AMC(Active Mission Control)
MSの操縦を補助する機能。基本動作がOSにプログラミングされており、MSの複雑な動きもレバーやフットペダルでの操作で可能となった。例えば、右に水平移動しながら、マシンガンを撃つという動作なら、移動する方向や速度、武装の選択や照準、発射は手動で行うが、機体のバランス調整や武器の構え方などは自動で最適化される。
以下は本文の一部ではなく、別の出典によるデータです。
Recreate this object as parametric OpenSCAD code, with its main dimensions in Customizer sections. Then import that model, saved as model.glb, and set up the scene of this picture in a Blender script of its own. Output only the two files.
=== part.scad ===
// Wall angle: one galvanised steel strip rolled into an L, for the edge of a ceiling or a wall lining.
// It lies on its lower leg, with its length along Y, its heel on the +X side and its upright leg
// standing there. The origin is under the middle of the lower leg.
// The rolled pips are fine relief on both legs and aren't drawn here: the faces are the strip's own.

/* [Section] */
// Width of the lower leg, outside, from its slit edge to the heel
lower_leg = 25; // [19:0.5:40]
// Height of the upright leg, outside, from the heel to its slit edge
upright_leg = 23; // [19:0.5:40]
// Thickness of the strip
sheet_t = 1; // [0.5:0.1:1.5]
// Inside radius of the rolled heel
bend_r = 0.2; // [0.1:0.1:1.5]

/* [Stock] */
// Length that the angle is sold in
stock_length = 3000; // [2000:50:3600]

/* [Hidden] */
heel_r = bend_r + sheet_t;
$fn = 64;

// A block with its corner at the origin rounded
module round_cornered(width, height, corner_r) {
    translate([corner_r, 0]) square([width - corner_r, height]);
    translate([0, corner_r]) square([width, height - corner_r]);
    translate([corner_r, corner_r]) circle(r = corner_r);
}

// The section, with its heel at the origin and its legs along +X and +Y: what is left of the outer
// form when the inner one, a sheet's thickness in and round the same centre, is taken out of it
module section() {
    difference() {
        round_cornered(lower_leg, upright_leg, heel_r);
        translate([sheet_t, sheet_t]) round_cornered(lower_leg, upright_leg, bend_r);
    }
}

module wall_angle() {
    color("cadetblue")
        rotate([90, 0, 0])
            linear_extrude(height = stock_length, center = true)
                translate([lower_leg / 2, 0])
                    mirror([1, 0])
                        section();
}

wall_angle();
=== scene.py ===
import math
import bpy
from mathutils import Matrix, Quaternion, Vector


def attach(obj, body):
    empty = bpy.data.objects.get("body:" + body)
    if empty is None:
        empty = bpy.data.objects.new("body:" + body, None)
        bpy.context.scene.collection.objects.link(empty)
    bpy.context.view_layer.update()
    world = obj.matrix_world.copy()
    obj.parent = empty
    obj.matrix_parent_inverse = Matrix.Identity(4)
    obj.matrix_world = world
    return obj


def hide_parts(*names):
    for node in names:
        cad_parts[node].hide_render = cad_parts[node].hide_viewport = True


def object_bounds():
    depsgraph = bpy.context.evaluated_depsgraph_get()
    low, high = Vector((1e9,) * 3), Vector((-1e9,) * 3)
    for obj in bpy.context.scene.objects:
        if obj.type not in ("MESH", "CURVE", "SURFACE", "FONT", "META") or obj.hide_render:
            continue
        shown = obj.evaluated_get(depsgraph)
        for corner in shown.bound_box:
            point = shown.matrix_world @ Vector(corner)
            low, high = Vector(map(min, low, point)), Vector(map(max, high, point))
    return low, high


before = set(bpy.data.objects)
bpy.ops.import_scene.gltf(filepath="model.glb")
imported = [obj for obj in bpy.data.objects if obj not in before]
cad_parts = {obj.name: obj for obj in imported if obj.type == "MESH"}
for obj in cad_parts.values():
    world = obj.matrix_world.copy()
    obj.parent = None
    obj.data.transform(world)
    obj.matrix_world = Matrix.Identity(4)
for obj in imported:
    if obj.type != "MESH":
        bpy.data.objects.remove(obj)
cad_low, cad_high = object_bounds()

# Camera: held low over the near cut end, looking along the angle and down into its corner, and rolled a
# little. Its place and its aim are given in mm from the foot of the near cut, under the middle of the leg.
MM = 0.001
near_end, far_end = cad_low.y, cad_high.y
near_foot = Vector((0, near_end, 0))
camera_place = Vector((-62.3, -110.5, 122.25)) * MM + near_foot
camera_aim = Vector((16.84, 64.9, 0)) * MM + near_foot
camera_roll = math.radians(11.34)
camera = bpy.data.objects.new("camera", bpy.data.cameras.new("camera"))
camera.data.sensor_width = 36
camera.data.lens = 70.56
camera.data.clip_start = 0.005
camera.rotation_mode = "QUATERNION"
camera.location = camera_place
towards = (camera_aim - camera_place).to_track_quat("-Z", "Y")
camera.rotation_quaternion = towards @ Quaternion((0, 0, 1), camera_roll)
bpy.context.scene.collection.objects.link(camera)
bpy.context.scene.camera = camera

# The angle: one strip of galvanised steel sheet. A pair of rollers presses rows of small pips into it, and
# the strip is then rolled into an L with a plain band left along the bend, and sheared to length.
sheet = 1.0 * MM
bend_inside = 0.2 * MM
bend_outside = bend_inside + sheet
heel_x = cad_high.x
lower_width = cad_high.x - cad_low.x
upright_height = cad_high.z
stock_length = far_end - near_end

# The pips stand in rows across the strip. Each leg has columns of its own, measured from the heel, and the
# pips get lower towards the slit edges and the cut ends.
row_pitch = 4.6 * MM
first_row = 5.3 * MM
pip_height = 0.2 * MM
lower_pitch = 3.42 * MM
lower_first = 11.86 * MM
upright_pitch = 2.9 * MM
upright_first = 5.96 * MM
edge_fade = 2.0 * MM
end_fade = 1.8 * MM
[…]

FPSのゲームをやっているような感覚で操縦できると言えば、分かりやすいだろうか。

超硬スチール合金
ジオン公国のMSの装甲に広く使用された素材。戦後は新素材に取って代わられてしまうが、安価で加工が容易という特性は国力の乏しいジオン公国にとって、大きなメリットであった。

モノアイ
ジオン系MSの象徴とも言える外部認識機構。光学レンズを用いたカメラ、レーザーや赤外線などを用いたセンサー群の複合ユニット。一部の人間からはジオンを彷彿とさせることから嫌われるが、戦後も長年使われることになる優秀な技術である。

熱核ロケットエンジン
プロペラントを熱核反応炉に送り、そのエネルギーによって加熱、それをノズルから噴射することで推力を得る。基本的には宇宙用。戦後も長らく使われる息の長い技術である。

基本武装

105mmザク・マシンガン

ストックがなく、銃身の右側に装着するパン・マガジンが特徴的な初期型のザク・マシンガン。開戦時には発展型が完成しているため、主力武器ではなくなったが、物資不足から使用されるケースもあった。

120mmザク・マシンガン

105mmザク・マシンガンの発展型。マガジンが上部へ移設されたことで効率的なリロードが可能になった他、火力も向上している。MS-06の主兵装ではあるが、本機をはじめ、様々なMSによって使用された。

280mmザク・バズーカ

対艦用バズーカ。弾倉は存在せず、先込め式であるため、扱いづらいところはあるが、火力は高い。その分、発射時の反動が凄まじく、そのまま使用すると、腕を持っていかれてしまうため、肩部のバズーカ・ラックを使用する。

ヒート・ホーク

初期型のヒート・ホーク。刃先をプラズマ化し、溶断する作業用機器を軍事転用した鉈のような兵装。本来は対MS白兵戦用ではなく、射撃兵装が使用できない場面での対艦および対戦闘機への近接攻撃、宇宙要塞や遮蔽物の破壊などが想定されていた。数回使用すると刃こぼれが起こるため、その都度交換が必要になる。

スパイク・シールド

打突用のスパイクが付いた携行型シールド。MS-06ではC型以降、右肩にシールド、左肩のアーマーにスパイクが固定装備されたことで配備数は少ない。シーマ艦隊のMS-14Fが物資不足から装備していたことで有名。

シュツルム・ファウスト

パンツァー・ファウストをMS大にした使い捨てのロケット・ランチャー。火力は絶大だが、追尾機能などはなく、移動目標を狙い撃つのは困難。本機以外にも多くの機体に使用されている。

ガス弾発射器
弾頭に“GGガス”という猛毒ガスが込められたロケット弾を撃ち出す2連装ロケット・ランチャー。“コロニー落とし”に使用するためのスペース・コロニーを奪取するため、コロニー内に撃ち込み、そこにいた人間を皆殺しにした。南極条約締結により使用が禁じられる。

○ガデム大尉のショルダー・タックル
 「旧ザクと言えば、テレビ版『機動戦士ガンダム』の第3話『敵の補給艦を叩け』でのショルダー・タックルが最も有名だろう。この時、ガデムのザクが丸腰だったのは、既に第一線から退き、補給作業用となっていたからである。劇中でもしっかり補給作業を行っている。そして、部下や母艦を失った彼はガンダムに特攻を仕掛け、その操縦技術の高さを見せつけるも返り討ちに遭ってしまう。視聴者や一度戦っているシャアは無謀な戦いだと分かるのだが、想像してみて欲しい。車同士が思い切り正面衝突したのに車はほぼ無傷、運転手もピンピンしているようなものである。シャアだって、初見の時は“化け物か”と驚いていたように、あれで相当なダメージを与えたと思うのが普通なのである。」